Even food can be conspicuous. Specialty alcohols and accompanying knowledge would be conspicuous consumption. Macaroons, or other foods which are not useful in gaining nutrition, are more used as an item of conspicuous consumption. And in days where the majority of foods are grown in factory farming type situations, organic foods and free range livestock could be used by some as conspicuous consumption.
And even where we live can be conspicuous. In the time when America was rural, and city space was limited, the City apartment, and it’s restriction of the impracticalities of growing one’s own food, or farming, was conspicuous. But then as America moved into the suburbs, and cities were moved away from, fields of empty rural land, also known as ‘yards’, became conspicuous as they served no useful purpose. And so began the lawn industry, and the growing of the greenest grasses in front of each house. (incidentally, much of the work on grass in the US was done by the kings of conspicuous consumptive sports, the PGA, as detailed in this book).
But some things may be conspicuous at one point, and later, not hold that status. For example, before the 20th century, pale skin was viewed as thing of higher class, and so attaining it would have been in the nature of conspicuous consumption, as it led people to know that you were indoors, and thus, not a laborer out under the sun. Conversely, ith the advent of industrialization, and the shift of jobs from primarily outdoor agrarian jobs to indoors in industrial factories, the rise of tanned skin become the replacement for this, as it meant you could spend time out in the sun, leisurely, or in a tanning salon. So folks shifted the places in which they labored, the meaning of leisure was lost, and a new indicator of leisure was invented. Accordingly, other characteristics of one’s body, such as size, length of hair, muscle tone, have all at one point or another, been indicators of status that carried meanings for a culture.

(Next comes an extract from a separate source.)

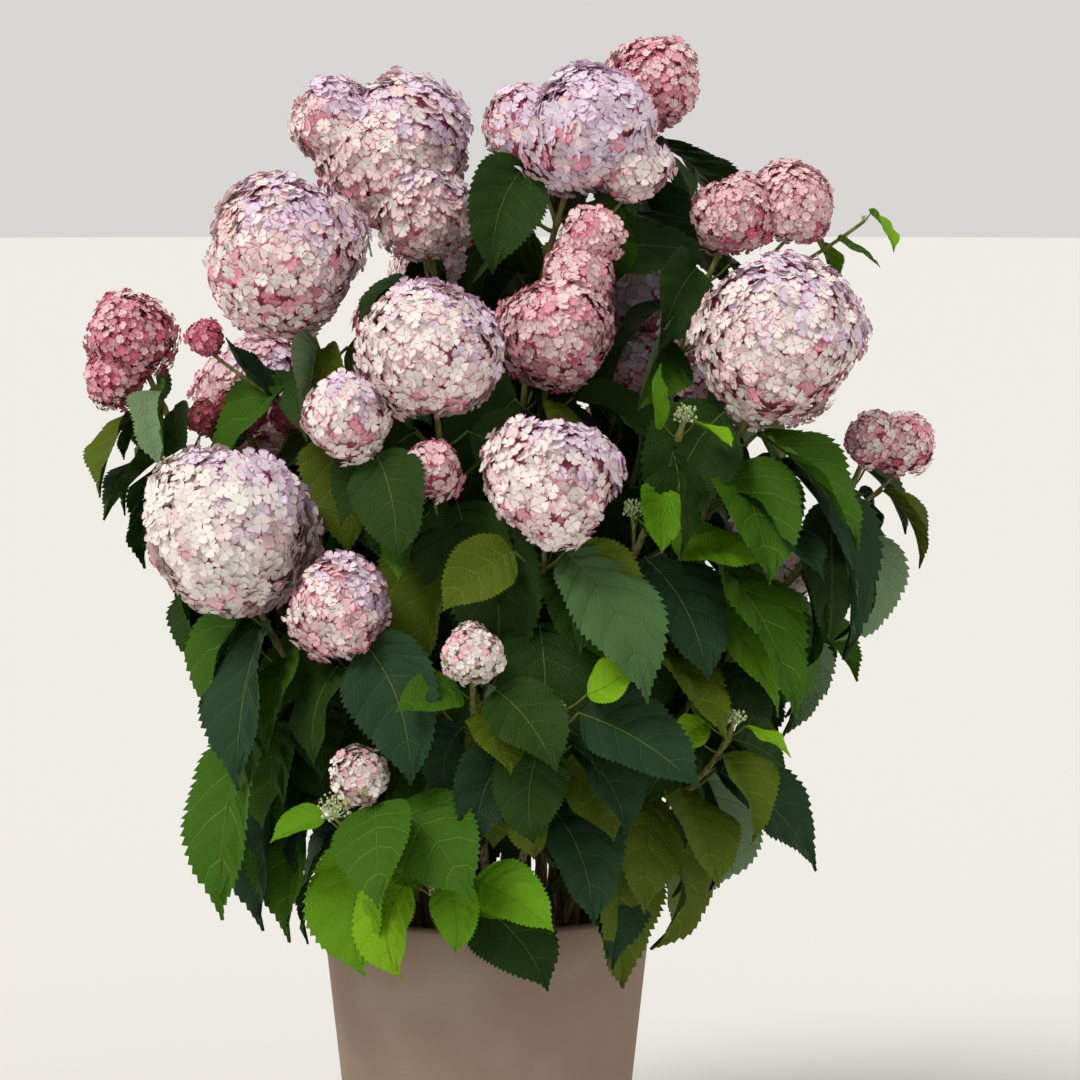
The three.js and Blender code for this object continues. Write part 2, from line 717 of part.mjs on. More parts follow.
// A pair of leaves on either side of a joint, both swung towards the light outside the crown.
function leafPair(joint, turn, length, droop, shoot, seed) {
  const outside = outward(joint);
  const lean = LIGHT_LEAN * Math.min(1, Math.hypot(joint.x, joint.y) / LIGHT_REACH);
  const pair = [];
  for (const side of [0, 1]) {
    const angle = turn + side * Math.PI;
    const way = vector(Math.cos(angle), Math.sin(angle), 0).addScaledVector(outside, lean);
    const leaf = {
      joint,
      azimuth: Math.atan2(way.y, way.x) + AZIMUTH_PLAY * (chance(seed, side) - 0.5),
      length: length * lerp(...LENGTH_PLAY, chance(seed, 4 + side)),
      petiole: PETIOLE * Math.sqrt(length / BLADE_LENGTH) * lerp(...PETIOLE_PLAY, chance(seed, 6 + side)),
      droop: droop * lerp(...DROOP_PLAY, chance(seed, 8 + side)),
      play: ROLL_PLAY * (chance(seed, 10 + side) - 0.5),
    };
    const settled = settleLeaf(leaf, shoot);
    if (settled) pair.push(settled);
  }
  return pair;
}

// The side twig of a smaller head: it leaves the stem well below the head and curves up into it.
function sideTwig(curve, length, low, head) {
  const end = curve.getPointAt(1);
  const apart = Math.hypot(head.centre.x - end.x, head.centre.y - end.y);
  const wanted = head.centre.z - head.radius - TWIG_DROP - TWIG_SLOPE * apart;
  let share = lerp(low, 1, TWIG_LATEST);
  for (let step = 0; step <= TWIG_STEPS; step++) {
    const trial = lerp(low, 1, step / TWIG_STEPS);
    if (curve.getPointAt(trial).z <= wanted) share = trial;
  }
  const start = curve.getPointAt(Math.max(share, low + TWIG_FIRST / length));
  const seat = head.centre.clone().addScaledVector(UP, -TWIG_SEAT * head.radius);
  const middle = start.clone().lerp(seat, TWIG_MIDDLE);
  middle.addScaledVector(outward(seat), TWIG_BOW).addScaledVector(UP, -TWIG_SAG);
  return new THREE.QuadraticBezierCurve3(start, middle, seat);
}

// One shoot's stem and twigs: the stem parts from its cane below the lowest leaf joint.
function startShoot(index) {
  const { name, pairs } = SHOOTS[index];
  const curve = new THREE.CatmullRomCurve3(routes[index]);
  const length = curve.getLength();
  const own = heads.filter((head) => head.shoot === index);
  const young = own[0].radius < BUD / 2;
  const top = length - HEAD_COVER * own[0].radius - (young ? YOUNG_JOINT : FIRST_JOINT);
  const room = top - LAST_JOINT - CANE_LEAST;
  const spacing = Math.min(JOINT_SPACING, room / Math.max(1, pairs - JOINT_SLACK));
  const low = (top - (pairs - 1) * spacing - LAST_JOINT) / length;
  const twigs = own.slice(1).map((head) => ({ head, curve: sideTwig(curve, length, low, head) }));
  twigs.forEach((twig) => grown.twigs.push({ shoot: index, points: twig.curve.getPoints(TWIG_PARTS) }));
  return { index, name, curve, length, low, top, spacing, young, own, twigs, leaves: [] };
}

// The point of a shoot's stem and twigs at a height, on the limb that passes nearest a leaf's tip.
function jointAt(shoot, height, tip) {
  const limbs = [shoot.curve, ...shoot.twigs.map((twig) => twig.curve)];
  const crossings = [];
  limbs.forEach((curve, rank) => {
    const points = curve.getSpacedPoints(JOINT_TRIALS);
    const above = points.findIndex((point) => point.z >= height);
    if (above > 0) crossings.push(points[above]);
    else if (rank === 0) crossings.push(points[points.length - 1]);
  });
  return crossings.reduce((best, point) => (point.distanceTo(tip) < best.distanceTo(tip) ? point : best));
}

// A leaf from a joint to a given tip. Its blade is a chord of the arc that leafSurface bends.
function shownLeaf(joint, tip, seed) {
  const apart = tip.clone().sub(joint);
  const chord = Math.min(LONGEST_BLADE, BLADE_SHARE * apart.length());
  const azimuth = Math.atan2(apart.y, apart.x);
  const petiole = Math.max(PETIOLE / 4, apart.length() - chord);
  const { out, base } = leafFrame({ joint, azimuth, petiole });
  const blade = tip.clone().sub(base);
  const fall = -Math.atan2(blade.z, blade.dot(out));
  const wanted = fall / (0.5 * (DROOP_START + DROOP_END));
  const droop = Math.abs(wanted) < LEAST_DROOP ? LEAST_DROOP : wanted;
  const halfBend = 0.5 * (DROOP_END - DROOP_START) * droop;
  const length = (blade.length() * halfBend) / Math.sin(halfBend);
  return { joint, azimuth, petiole, droop, length, play: ROLL_PLAY * (chance(seed, 0) - 0.5) };
}

// A shoot's leaf pairs, from the top joint down, and a young pair below each bud on a twig.
function growPairs(shoot) {
  const { index, curve, length, top, spacing, young } = shoot;
  const { pairs, turn } = SHOOTS[index];
  for (let k = 0; k < pairs; k++) {
    const joint = curve.getPointAt((top - k * spacing) / length);
    const isYoung = young && k === 0;
    const size = isYoung ? YOUNG_BLADE_LENGTH : BLADE_LENGTH * (k === 0 ? TOP_BLADE : 1);
    const droop = isYoung ? YOUNG_DROOP : TOP_DROOP + DROOP_STEP * Math.min(k, 2);
    const angle = radians(turn) + (k * Math.PI) / 2;
    shoot.leaves.push(...leafPair(joint, angle, size, droop, index, SEEDS * index + k));
  }
  shoot.twigs.forEach(({ curve: twig, head }, k) => {
    if (head.radius > BUD / 2) return;
    const joint = twig.getPointAt(BUD_JOINT);
    const angle = radians(turn + BUD_TURN);
    const seed = SEEDS * index + SEEDS / 2 + k;
    shoot.leaves.push(...leafPair(joint, angle, YOUNG_BLADE_LENGTH, YOUNG_DROOP, index, seed));
  });
}

// Colours: blossom inside the heads' reach, green elsewhere.
function paint(geometry, own) {
  const place = geometry.getAttribute("position");
  const colours = [];
  for (let i = 0; i < place.count; i++) {
    const point = vector().fromBufferAttribute(place, i);
    const inHead = own.some((head) => point.distanceTo(head.centre) < BLOOM_REACH * head.radius);
    colours.push(...(inHead ? BLOSSOM : LEAF_GREEN).toArray());
  }
  geometry.setAttribute("color", new THREE.Float32BufferAttribute(colours, 3));
}

const plant = new THREE.Group();
plant.name = "hydrangea_in_planter";

function addNode(name, geometry, options) {
  const mesh = new THREE.Mesh(geometry, new THREE.MeshStandardMaterial({ metalness: 0, ...options }));
  mesh.name = name;
  plant.add(mesh);
}

addNode("pot", potGeometry(), { color: 0x9c8878, roughness: 0.85 });
addNode("soil", soilGeometry(), { color: 0x3b2c22, roughness: 1 });

const shoots = SHOOTS.map((_, index) => startShoot(index));
SHOWN_LEAVES.forEach(([name, height, place], seed) => {
  const shoot = shoots.find((one) => one.name === name);
  const tip = vector(...place);
  const leaf = settleLeaf(shownLeaf(jointAt(shoot, height, tip), tip, seed), shoot.index);
  if (leaf) shoot.leaves.push(leaf);
});
shoots.forEach((shoot) => growPairs(shoot));

// The canes and every shoot's stem, twigs and heads are placed first.
// The leaves that touch none of them follow.
const canes = shoots.map(({ curve, length, low }) => {
  const steps = Math.max(2, Math.round((low * length) / LIMB_STEP));
  return limb(curve, 0, low - GAP / length, CANE_ROOT_RADIUS, CANE_TIP_RADIUS, CANE_SIDES, steps);
});

const frames = shoots.map(({ curve, length, low, own, twigs }) => {
  const steps = Math.max(2, Math.round(((1 - low) * length) / LIMB_STEP));
  let body = solidOf(limb(curve, low, 1, CANE_TIP_RADIUS, SHOOT_TIP_RADIUS, SHOOT_SIDES, steps));
  twigs.forEach((twig) => {
    body = body.add(solidOf(limb(twig.curve, 0, 1, TWIG_ROOT_RADIUS, TWIG_TIP_RADIUS, 3, 3)));
  });
  own.forEach((head) => {
    body = body.add(solidOf(headGeometry(head)));
  });
  return body;
});

const placed = [
  ...canes.map((geometry) => ({ shoot: -1, solid: solidOf(geometry) })),
  ...frames.map((solid, shoot) => ({ shoot, solid })),
  { shoot: -1, solid: solidOf(potGeometry()) },
];
placed.forEach((piece) => {
  piece.box = piece.solid.boundingBox();
});

function boxesMeet(a, b) {
  return [0, 1, 2].every((axis) => a.min[axis] < b.max[axis] && b.min[axis] < a.max[axis]);
}

function touchesOthers(solid, shoot) {
  const box = solid.boundingBox();
  return placed.some(
    (piece) => piece.shoot !== shoot && boxesMeet(box, piece.box) && !piece.solid.intersect(solid).isEmpty(),
  );
}

shoots.forEach(({ index, leaves, own }) => {
  let body = frames[index];
  leaves.forEach((planned) => {
    const isClear = (leaf) => !touchesOthers(solidOf(leafGeometry(leaf)), index);
    let leaf = planned;
    if (!isClear(planned)) {
      grown.samples = grown.samples.filter((sample) => sample.leaf !== planned);
      leaf = settleLeaf(planned, index, isClear);
    }
    if (!leaf) return;
    const solid = solidOf(leafGeometry(leaf));
    placed.push({ shoot: index, solid, box: solid.boundingBox() });
    body = body.add(solid);
  });
  const geometry = geometryOf(mainBody(body));
  paint(geometry, own);
  addNode(`cane_${SHOOTS[index].name}`, canes[index], { color: STEM_GREEN, roughness: 0.7 });
  addNode(`shoot_${SHOOTS[index].name}`, geometry, { vertexColors: true, roughness: 0.75 });
});

export default plant;
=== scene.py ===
"""Hydrangea shrub in its clay planter: bark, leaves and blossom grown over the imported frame.

The plant is worked out in millimetres by the frame's own growth rule, and carried finer:
canes rise from the compost, each ends in a leafy shoot, and each shoot ends in flower heads.
"""

import math
from functools import lru_cache
from types import SimpleNamespace

import bpy
import numpy as np
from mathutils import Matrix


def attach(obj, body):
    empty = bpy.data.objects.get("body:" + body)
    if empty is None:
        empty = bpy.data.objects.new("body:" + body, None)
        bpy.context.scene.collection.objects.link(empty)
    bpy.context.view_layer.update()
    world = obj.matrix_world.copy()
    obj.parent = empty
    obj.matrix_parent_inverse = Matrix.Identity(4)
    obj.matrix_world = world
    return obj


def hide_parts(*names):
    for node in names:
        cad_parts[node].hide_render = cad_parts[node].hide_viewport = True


bl_info = {
    "name": "Hydrangea in a planter",
    "version": (1, 0, 0),
    "blender": (4, 5, 0),
    "location": "3D View > Sidebar > Hydrangea",
    "description": "Grows a hydrangea shrub with its blooms in a plain clay planter",
    "category": "Object",
}

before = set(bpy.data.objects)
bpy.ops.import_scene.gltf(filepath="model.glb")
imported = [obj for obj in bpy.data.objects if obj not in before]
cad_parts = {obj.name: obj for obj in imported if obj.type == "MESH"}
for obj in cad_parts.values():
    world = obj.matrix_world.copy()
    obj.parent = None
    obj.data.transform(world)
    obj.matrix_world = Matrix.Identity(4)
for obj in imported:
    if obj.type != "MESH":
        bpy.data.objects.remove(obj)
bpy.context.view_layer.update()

MM = 0.001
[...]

A very good example of the shift between investment of time in leisure, that now is now viewed as anything but that, would have been the development of photography, as detailed Grace Seiberling’s book, Amateurs, Photography, and the Mid-Victorian Imagination, in the 1800s. This was a time where men of wealth dedicated their efforts to this ‘hobby’, playing with various processes of capturing images to various media, eventually leading to a durable photographic method that could be reproduced commercially. And once this was possible, and commercial photographers appeared, much of those whom led these discoveries abandoned the hobby and went on to pursue other things. One could conclude that once it became a useful, or applicable area of interest, it no longer served their use of it, which was leisure, and that of a class signifier, which was evident in the statements they made of those seeking to professionally take pictures. Much of the same thing happened in the early fields of geology and other sciences.

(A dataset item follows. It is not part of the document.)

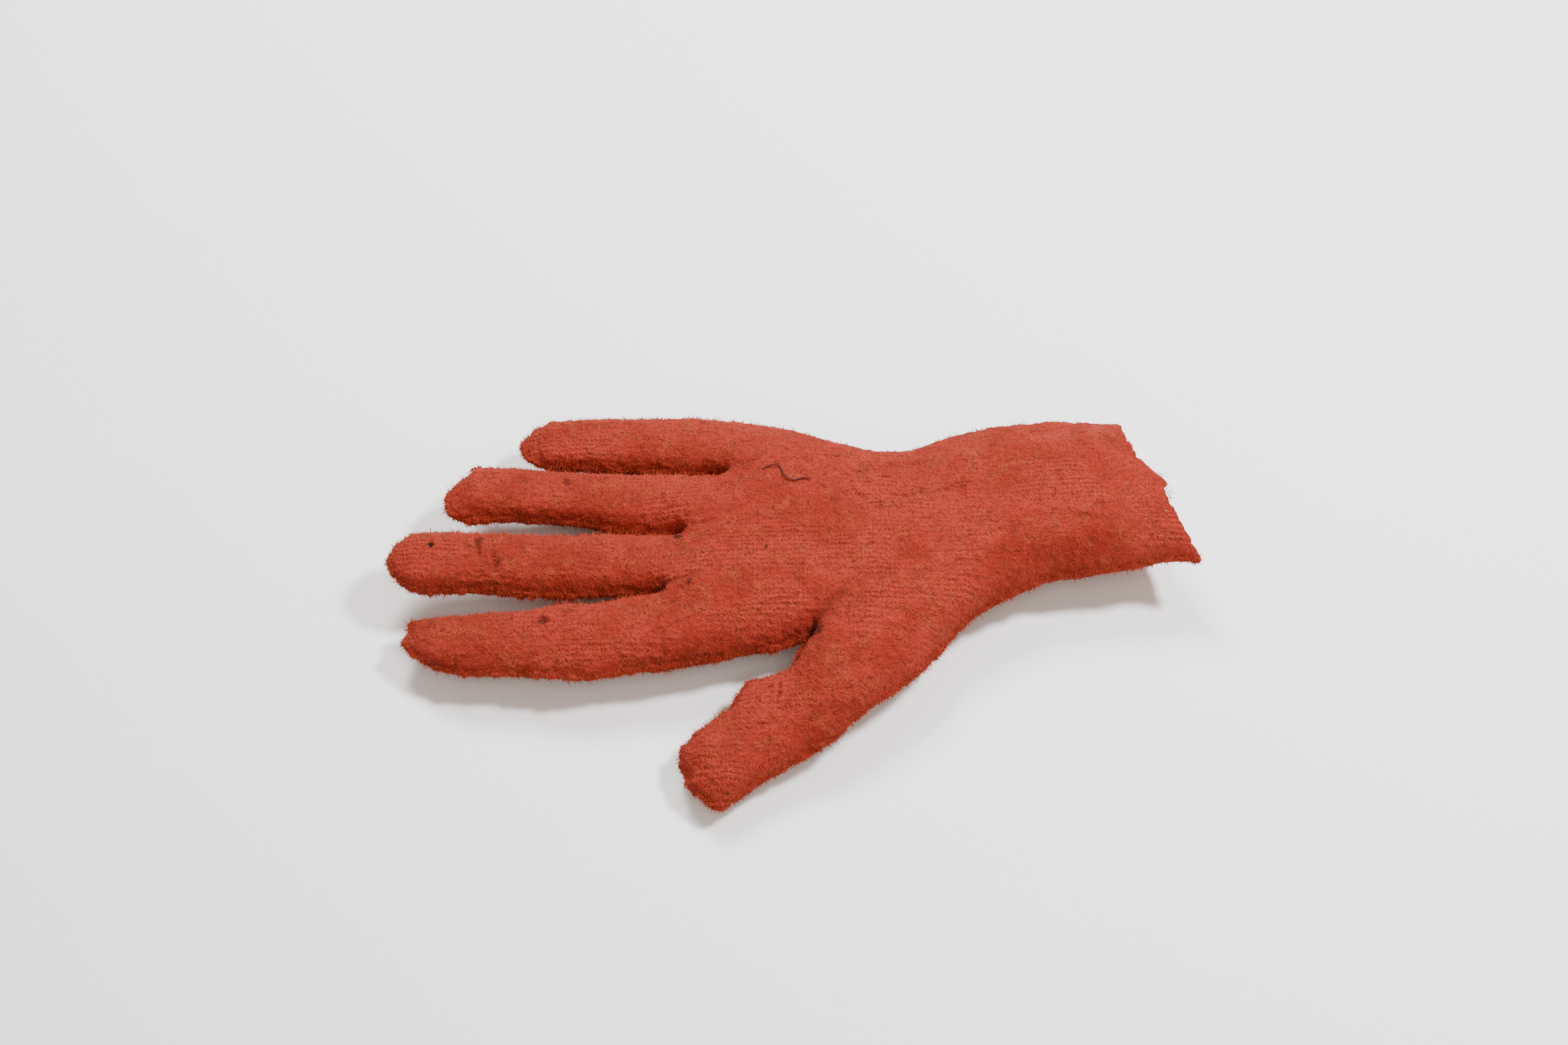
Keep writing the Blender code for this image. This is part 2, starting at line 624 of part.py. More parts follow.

But perhaps in fashion, it is the collision of protestant ethic, with conspicuous consumption, that clouds the subject as to what is useful or useless. In fashion and beauty, some things are applied to meet social norms, and others to signal class. And through time, these things may change and mean completely different things. At some times things of conspicuous consumption may be practical (perhaps you need to wear a suit at your job) and at other times they may be conspicuous again.
And for some reason (*cough*protestant ethic*cough*) it is mainly fashion and beauty that gets attacked the most for conscious consumption. I believe this is a holdover from the 19th and early 20th century, where most of what could be purchased in the manner of conspicuous consumption had to do with clothing, and the settings in which people interacted and could show status. But as technological gadgets became more available, and people began to have more leisure time, the majority of the objects purchased for conspicuous consumption seem to have shifted to things other than that can be worn. Now there is a heavy emphasis on conspicuous consumption of food, of vehicles, of homes and gardens, even exercise, though we still see much of it in footwear and in jewelry, though, jewelry has generally always been conspicuous.
But knowing what the behavior of conspicuous consumption is (buying a thing of little practical use), and the purpose it has (to convey status of a life of leisure), it may be a little easier to answer for yourself if buying a certain thing, or doing a certain thing, is ‘conspicuous consumption’ or not.